As a ballpark figure, imagine an operation that requires at least 30 minutes performed, on a thousand devices, at an hourly cost in the range of $100 per hour to appreciate the potential cost savings of having the operation performed automatically, with no operator intervention. Firmware and setting updates are applications where the reality of distribution automation is very different than the realities of substation automation. Because of the criticality of substation devices, utilities generally prefer to be on-site to perform operations such as firmware updates. Device management software can accordingly be adjusted to meet the requirements of distribution devices that are typically less critical and where it is simply not cost-effective to perform updates manually.
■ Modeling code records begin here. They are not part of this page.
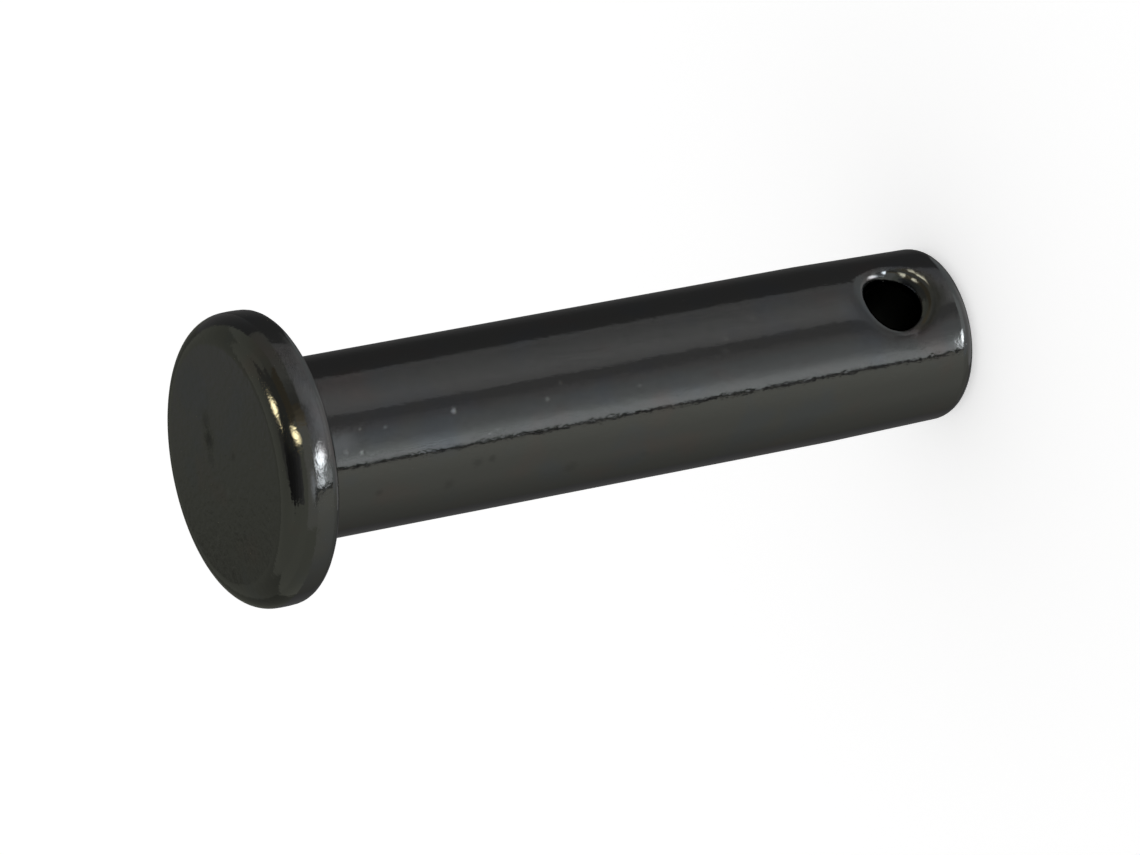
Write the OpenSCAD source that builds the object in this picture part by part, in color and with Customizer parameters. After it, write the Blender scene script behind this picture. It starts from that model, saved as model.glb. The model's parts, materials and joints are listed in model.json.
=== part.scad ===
// Clevis pin in steel: a straight shank with a flat round head, a slightly tapered
// end with a rounded edge, and a cross hole with rounded mouths for a split pin.
// The pin stands on its free end: +Z runs along it, up to the head.

/* [Shank] */
// Diameter of the shank
shank_d = 7.9; // [6:0.1:10]
// Length of the shank, from the end to the head's underside
shank_l = 33; // [24:0.5:60]
// Radius of the fillet between the shank and the head
neck_fillet_r = 0.4; // [0.1:0.05:0.9]

/* [Head] */
// Diameter of the head
head_d = 12.8; // [11:0.1:18]
// Thickness of the head
head_t = 2.4; // [2.2:0.1:5]
// Radius of the round between the rim and the outer face
face_round_r = 1.2; // [0.2:0.1:1.5]
// Radius of the round between the rim and the underside
seat_round_r = 0.5; // [0.2:0.1:1.1]

/* [Free end] */
// Radius of the round on the end's edge
end_round_r = 0.9; // [0.2:0.1:1.6]
// Length of the taper above that round
taper_l = 5.5; // [1:0.5:10]
// What the taper takes off the shank's diameter
taper_off = 0.24; // [0.04:0.02:0.8]

/* [Cross hole] */
// Diameter of the cross hole
hole_d = 2.5; // [1.4:0.1:3.4]
// Distance from the end to the hole's axis
hole_to_end = 3.5; // [3.2:0.1:8]
// Radius of the curve that rounds each mouth
lip_r = 1; // [0.9:0.1:2]
// Width of that round on the shank's crown
lip_w = 0.6; // [0.1:0.05:0.8]

/* [Hidden] */
$fn = 96;

// How far a cutting or joining shape reaches past the surface it meets
over = 0.5;

shank_r = shank_d / 2;
head_r = head_d / 2;
total_l = shank_l + head_t;
end_r = shank_r - taper_off / 2;
taper_top = end_round_r + taper_l;
hole_r = hole_d / 2;

// The shank's radius at the hole, between the end's edge and the top of the taper
hole_rise = min(1, max(0, (hole_to_end - end_round_r) / taper_l));
crown_r = end_r + (shank_r - end_r) * hole_rise;
// Each mouth's curve starts this far out along the hole, where it leaves the wall
lip_depth = sqrt(pow(lip_r, 2) - pow(lip_r - lip_w, 2));
wall_half = crown_r - lip_depth;

// What a round of radius r takes off a square corner that points to +X +Y
module corner_off(r) {
    translate([-r, -r])
        difference() {
            square(r + over);
            circle(r);
        }
}

// Half section of the shank, with its taper and the rounded edge of its end
module shank_section() {
    difference() {
        polygon([
            [0, 0],
            [end_r, 0],
            [end_r, end_round_r],
            [shank_r, taper_top],
            [shank_r, shank_l + over],
            [0, shank_l + over]
        ]);
        translate([end_r, 0]) mirror([0, 1]) corner_off(end_round_r);
    }
}

// Half section of the head, rounded on both edges of its rim
module head_section() {
    difference() {
        translate([0, shank_l]) square([head_r, head_t]);
        translate([head_r, total_l]) corner_off(face_round_r);
        translate([head_r, shank_l]) mirror([0, 1]) corner_off(seat_round_r);
    }
}

// Half section of the whole turned form, with the fillet under the head
module pin_section() {
    shank_section();
    head_section();
    translate([shank_r, shank_l]) mirror([1, 0]) corner_off(neck_fillet_r);
}

// Half section of what the cross hole removes: a straight wall that flares at both mouths
module hole_section() {
    difference() {
        translate([0, -shank_r - over]) square([hole_r + lip_r, shank_d + 2 * over]);
        translate([hole_r, -wall_half]) square([lip_r + over, 2 * wall_half]);
        for (side = [-1, 1])
            translate([hole_r + lip_r, side * wall_half]) circle(lip_r);
    }
}

module clevis_pin() {
    color("#5c5c58")
        difference() {
            rotate_extrude() pin_section();
            translate([0, 0, hole_to_end])
                rotate([90, 0, 0])
                    rotate_extrude() hole_section();
        }
}

clevis_pin();
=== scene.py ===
"""The looks of a steel clevis pin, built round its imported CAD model. Lengths are in metres."""

import json
import math

import bpy
from mathutils import Matrix, Vector


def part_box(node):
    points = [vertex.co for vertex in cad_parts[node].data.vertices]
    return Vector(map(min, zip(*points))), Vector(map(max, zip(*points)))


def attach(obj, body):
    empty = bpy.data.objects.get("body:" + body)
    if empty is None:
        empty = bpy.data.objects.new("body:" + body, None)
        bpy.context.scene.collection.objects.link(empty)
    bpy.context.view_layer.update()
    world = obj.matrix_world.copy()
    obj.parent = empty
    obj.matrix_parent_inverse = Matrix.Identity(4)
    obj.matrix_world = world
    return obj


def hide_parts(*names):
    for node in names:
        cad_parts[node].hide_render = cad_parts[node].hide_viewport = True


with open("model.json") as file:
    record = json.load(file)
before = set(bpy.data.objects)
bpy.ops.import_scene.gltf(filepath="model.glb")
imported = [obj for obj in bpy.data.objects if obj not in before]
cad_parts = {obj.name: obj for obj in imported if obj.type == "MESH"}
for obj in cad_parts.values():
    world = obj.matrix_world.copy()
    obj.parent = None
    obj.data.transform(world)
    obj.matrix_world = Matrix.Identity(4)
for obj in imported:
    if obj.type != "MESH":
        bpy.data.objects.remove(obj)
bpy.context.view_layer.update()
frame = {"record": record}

MM = 0.001
MICRON = 0.000001

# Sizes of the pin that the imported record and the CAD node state
MOUNTS = {mount["name"]: mount for mount in frame["record"]["mounts"]}
PIN_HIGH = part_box("clevis_pin")[1]
PIN_TOP = PIN_HIGH.z
HEAD_RADIUS = PIN_HIGH.x
SHANK_RADIUS = MOUNTS["shank"]["dims"]["r_mm"] * MM
SEAT_HEIGHT = MOUNTS["head_seat"]["pos_m"][2]
HOLE_RADIUS = MOUNTS["cross_hole"]["dims"]["r_mm"] * MM
HOLE_HEIGHT = MOUNTS["cross_hole"]["pos_m"][2]

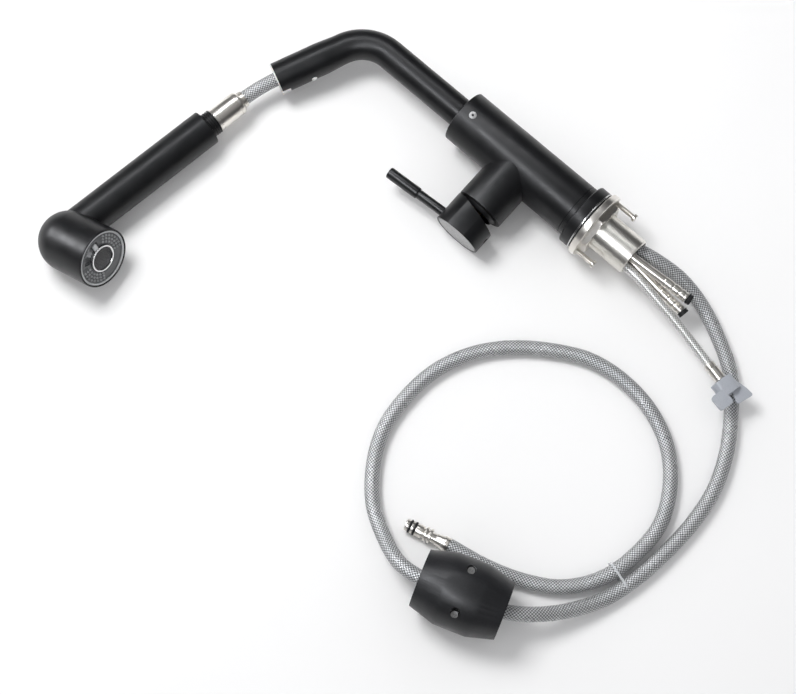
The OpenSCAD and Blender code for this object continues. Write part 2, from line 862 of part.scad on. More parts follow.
body_shell();
base_ring();
base_seal();
spout_grub_screw();
shank();
steel_washer();
rubber_washer();
mounting_nut();
clamp_screws();
water_block();
hot_inlet_tube();
cold_inlet_tube();
inlet_seals();
cartridge_body();
cartridge_seals();
cartridge_nut();
dome_trim();
cartridge_turner();
cartridge_stem();
handle_cap();
handle_end_plate();
handle_grub_screw();
lever_rod();
lever_grip();
spout_tube();
swivel_sleeve();
glide_rings();
spout_bush();
hose_in_body();
hose_in_spout();
flexing_hose();
hose_crimp();
hose_nut();
spray_shell();
spray_collar();
check_valve();
water_tube();
diverter();
face_ring();
face_plate();
spray_nozzles();
aerator_ring();
mode_tab();
aerator_mesh();
spray_hose();
weight_upper_half();
weight_lower_half();
weight_screws();
hose_tie();
plug_ferrule();
quick_plug();
plug_o_rings();
outlet_hose();
outlet_ferrule();
quick_connector();
connector_clip();
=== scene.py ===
import math

import bmesh
import bpy
import numpy as np
from mathutils import Matrix, Vector


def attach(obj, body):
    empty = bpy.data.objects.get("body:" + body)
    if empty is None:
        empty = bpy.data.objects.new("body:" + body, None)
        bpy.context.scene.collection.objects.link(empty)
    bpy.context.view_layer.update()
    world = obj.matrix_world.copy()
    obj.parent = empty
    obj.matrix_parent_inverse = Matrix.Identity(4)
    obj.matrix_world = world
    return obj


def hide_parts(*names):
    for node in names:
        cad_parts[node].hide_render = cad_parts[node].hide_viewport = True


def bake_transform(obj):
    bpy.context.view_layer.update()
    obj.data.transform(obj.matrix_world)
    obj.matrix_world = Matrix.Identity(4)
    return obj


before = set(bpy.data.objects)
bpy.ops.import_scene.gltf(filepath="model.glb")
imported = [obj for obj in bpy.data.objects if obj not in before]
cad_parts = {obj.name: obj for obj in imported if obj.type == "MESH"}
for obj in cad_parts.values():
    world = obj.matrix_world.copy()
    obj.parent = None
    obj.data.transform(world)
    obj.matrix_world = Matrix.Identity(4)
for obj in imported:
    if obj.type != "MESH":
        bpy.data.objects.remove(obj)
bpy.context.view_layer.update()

# ---- Camera: high above the table and looking down the slope of the body, in metres ----

CAMERA_AT = (-0.1739, 0.4190, 1.2055)
CAMERA_LOOK = (0.1737, -0.1918, -0.9659)
CAMERA_UP = (0.6484, -0.7159, 0.2588)

camera_data = bpy.data.cameras.new("camera")
camera_data.sensor_width = 36
camera_data.lens = 72.36
camera_data.clip_start, camera_data.clip_end = 0.01, 20
camera = bpy.data.objects.new("camera", camera_data)
bpy.context.scene.collection.objects.link(camera)
look = Vector(CAMERA_LOOK).normalized()
cam_right = look.cross(Vector(CAMERA_UP)).normalized()
cam_up = cam_right.cross(look)
camera.matrix_world = Matrix.Translation(CAMERA_AT) @ Matrix(
    (cam_right, cam_up, -look)
).transposed().to_4x4()
bpy.context.scene.camera = camera

# ---- Sizes and places of the part, in millimetres and degrees, as in the CAD ----

# One millimetre in metres, in which the meshes are written
MM = 0.001
# Body along X from its foot at 0, and the barrel that stands square on it along Y
BODY_R, BODY_BORE, BODY_L = 22.5, 15.2, 134
BARREL_X, BARREL_R, BARREL_BORE, BARREL_L = 72, 20.8, 17.55, 50.5
FOOT_R, FOOT_H = 26.7, 9
DOME_Y, DOME_R = 42, 18.35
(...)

Automating the process of keeping track of device configuration settings also makes sense from the perspective of operational best practices, even if it is not a compliance requirement.
Finally, most utilities will not consider managing device passwords as a very high priority for distribution devices. However, this will change in the future as it is expected that cybersecurity requirements will certainly extend to the distribution network.
Businesses looking at investing in this area of ‘smart grid’ with substation automation should be planning and anticipating now. The power distribution utilities will expand in their deployment and the functions and increase in complexity over the coming years. Investing in the proper management systems now can help prepare for future changes, and also reduce costs in the process.